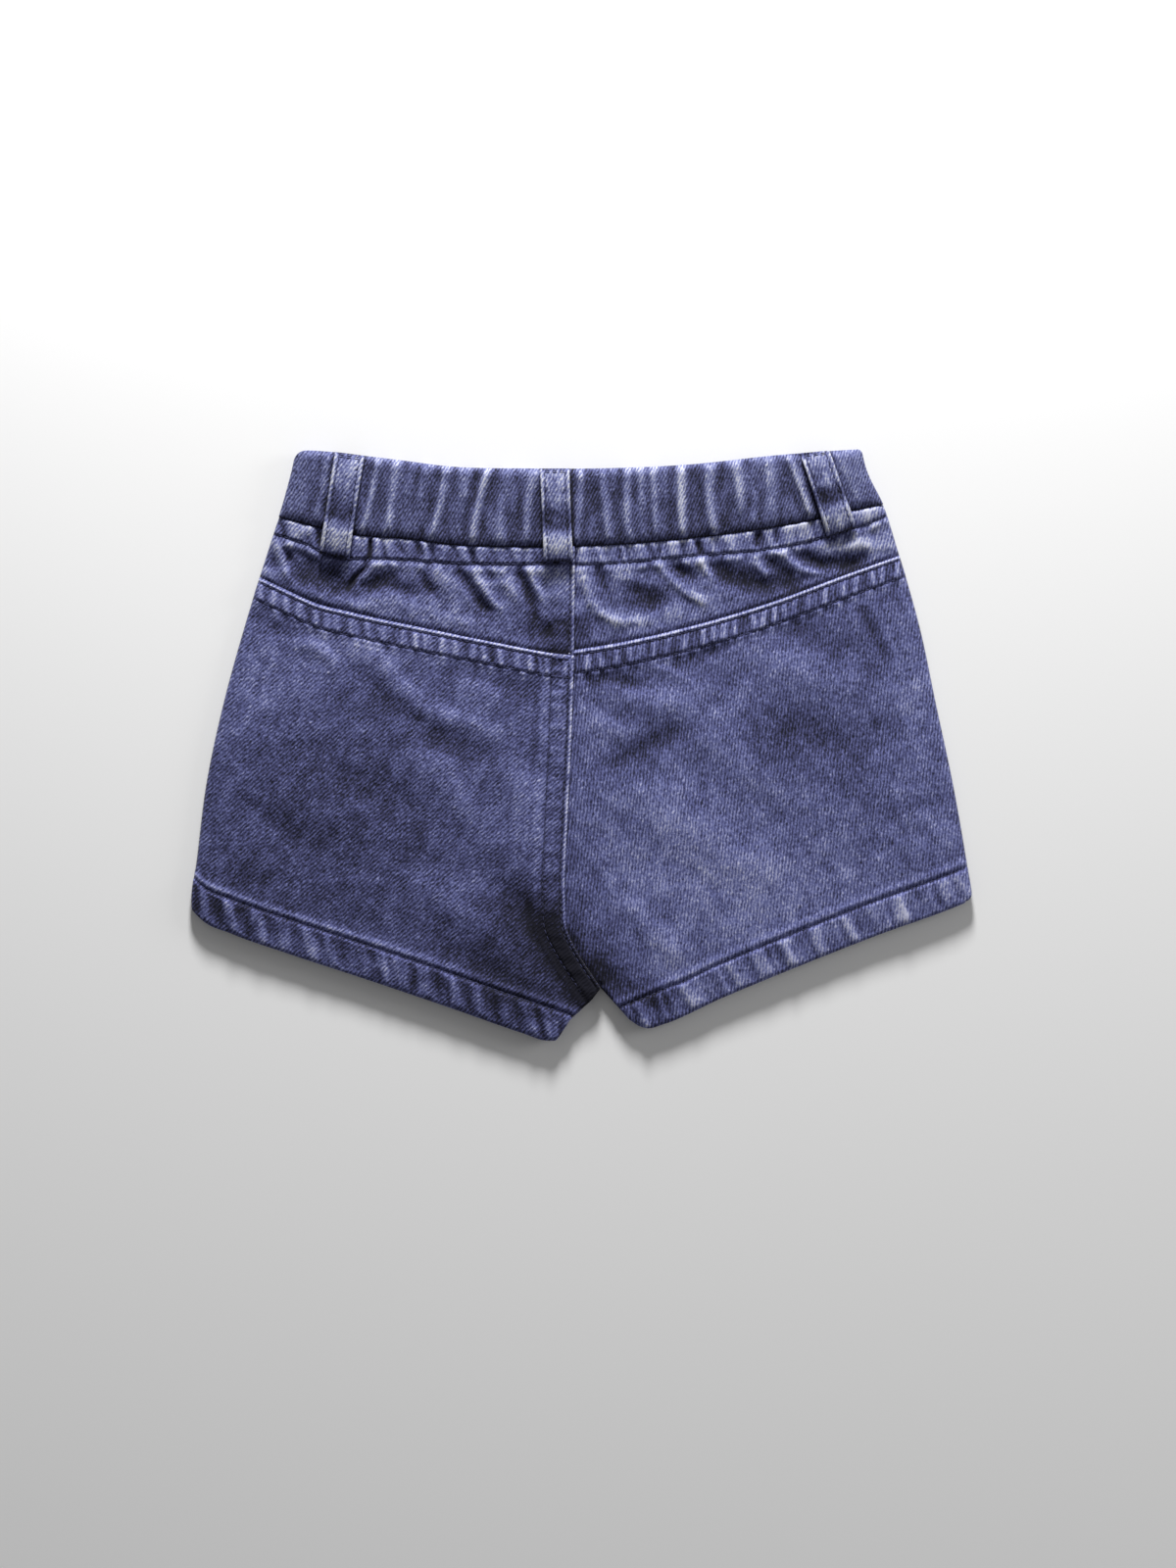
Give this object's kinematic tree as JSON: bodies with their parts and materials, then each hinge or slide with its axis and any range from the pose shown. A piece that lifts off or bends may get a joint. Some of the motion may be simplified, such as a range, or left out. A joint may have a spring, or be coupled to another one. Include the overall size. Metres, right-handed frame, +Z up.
{
  "type": "pull-on denim shorts",
  "caption": "Small child's pull-on denim shorts laid flat with the back up: gathered elastic waistband, V yoke, lapped centre seam and belt loops",
  "frame": {"origin": "middle of the shorts' bounding box, on the surface they lie on", "axes": "X runs across the shorts to the wearer's right, +Y to the waist, +Z up out of the back"},
  "size_m": [0.2899, 0.2196, 0.0105],
  "materials": {
    "denim_leg": "washed indigo twill, matte",
    "denim_yoke": "washed indigo twill, matte",
    "denim_band": "washed indigo twill gathered on elastic, matte",
    "denim_loop": "paler worn indigo twill, matte",
    "denim_front": "washed indigo twill, matte"
  },
  "bodies": {
    "root": {"back_left": "denim_leg", "back_right": "denim_leg", "yoke_left": "denim_yoke", "yoke_right": "denim_yoke", "front_left": "denim_front", "front_right": "denim_front", "waistband_back": "denim_band", "waistband_front": "denim_band", "belt_loop_left": "denim_loop", "belt_loop_center": "denim_loop", "belt_loop_right": "denim_loop"}
  },
  "joints": []
}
========================
Exercise requirements = Filter for "bodies". Return all lines that hold it.

Solution to the exercise =
Give this object's kinematic tree as JSON: bodies with their parts and materials, then each hinge or slide with its axis and any range from the pose shown. A piece that lifts off or bends may get a joint. Some of the motion may be simplified, such as a range, or left out. A joint may have a spring, or be coupled to another one. Include the overall size. Metres, right-handed frame, +Z up.
  "bodies": {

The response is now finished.